Thursday, September 6, 2007

810 Technophilia/Technophobia

Message no. 810[Branch from no. 792] Posted by Thomas Culhane (1311520071) on Tuesday, April 10, 2007 5:56pm Subject: Technophilia/Technophobia

Pat, I think we all straddle the line between embracing and fearing technology -- it is a love/hate relationship because we develop technology to give us a greater sense of control, then we lament it when "the law of unintended consequences" shows us that sometimes that control turns out to be an illusion and we end up more out of control than we started out. And often we allow technologies into our lives that do give greater control -- but not to us! As I mentioned in my reply to Adrienne when we were talking about whether we have to accept that cars and powerplants inevitably bring risk to us : "Pollution is somebody's profit". That famous quote is from the great activist Poet Gary Snyder in his beautiful book "A Place in Space" from 1995. (see quotes here http://www.netwalk.com/~vireo/Snyder.html and you can read him selected poems here http://www.neonalley.org/snyder.html).

The same logic applies to out of control technology (or technology that makes us feel out of control). I would echo Gary Snyder by saying "Out of control technology is somebody's controlling technology."

If you watch the video clip I linked to in my reply to Adrienne, where Amory Lovins talks with Charlie Rose, you will see and hear him describe how and why so called "peaceful" nuclear technology benefits only the governments who build it. Keep in mind that the disasters at Chernobyl and Three Mile Island (and the hundreds of other accidents that we don't hear about; see http://archive.greenpeace.org/comms/nukes/chernob/rep02.html for a list compiled by Greenpeace in a "Calendar of Nuclear Accidents" month by month) made alot of people very rich.

To give you an example, I play in a rock band here in Cairo with a great guy who is an engineer with U.S. AID. His day job involves flying to Beirut to help rebuild the bridges and clean up the tragic oil spill resulting from the Israeli bombing campaign of terror last summer. He just spent our taxpayers money over there in Lebanon to the tune of 5 MILLION DOLLARS hiring contractors to help with the oil cleanup. The last 100,000 dollars was going to be spent sending the sludge sand from the beach resorts to London to a waste treatment facility (of course we have to clean up the Lebanese beach resorts first with US taxpayer dollars!! What would the rich do if they didn't have beaches to lounge on during the coming hot summer? They would leave for Greece or something. The poor fishermen and their families will have to wait!). My friend thought that was a waste of money, making some British company rich off of Lebanon's disaster, so he thought he could find a better solution. When he blocked the shipment of sludge to England the group decided to ship it to Egypt to be buried in the desert, putting the money in the pockets of the Egyptian government. My friend blocked that too. Finally he said, "Why don't we use it to build roads and bridges right here in Lebanon. That way the money can stay in the country it was intended to help" (He is a good man!). They asked him, "how would you do that?"

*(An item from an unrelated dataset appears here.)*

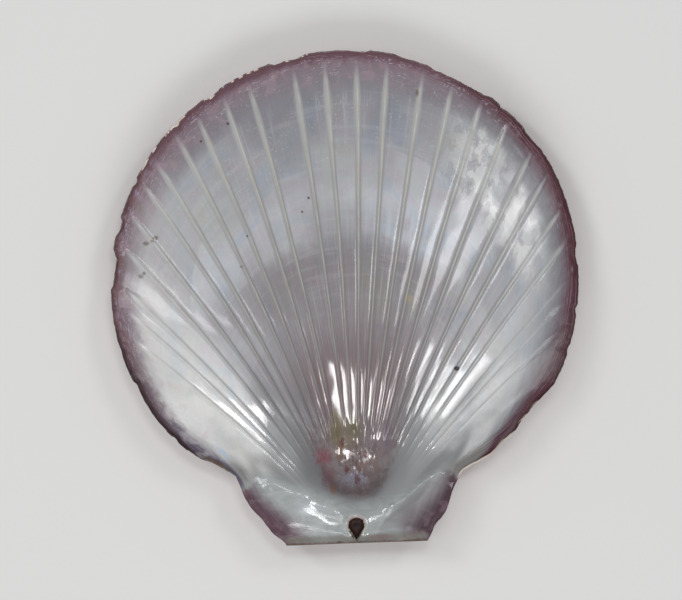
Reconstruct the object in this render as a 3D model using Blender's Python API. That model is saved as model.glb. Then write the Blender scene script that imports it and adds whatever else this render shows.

He said, "we build roads out of rocks, sand and tar. We have scraped rocks sand and tar off the beaches -- after all, oil sludge IS tar. So we can just make it into roads and bridges."

"What about the combustible waste we have collected?' they asked.

"We can burn it to heat the tar to make the asphalt. It is a free source of energy."

When he got back to Cairo last week he was smiling from ear to ear. He said to me, "I love my job. I love my life. It is great when you can make a real difference and turn waste into a golden opportunity!".

So this story has a happy ending. But my friend also talked about the dark side of what he does. He said, "my brother works for McDonnel Douglas. He builds the bombs that knock out the roads and bridges that I repair. We joke about it when I go home to the States. I say, "brother, stop giving me more work!" but that is the way it works -- his company bombs 'em, my company rebuilds 'em."

In other words -- every time there is a war or disaster, the companies hired to "fix" the problem make big money. If the taxpayer is paying the bill -- as with FEMA and other disaster cleanups, then it would behoove any politician with connections to companies that contract (like Haliburton Mr. Cheney!) to encourage the use of technologies that have the side effect that they could lead to "more work" for the contractor.

Thus, out of control technologies put certain people in control.

But that doesn't mean that "technology" per se is bad. It just means that we must analyze the consequences of our technologies and always ask "WHO PROFITS"? This question helps everything snap into perspective!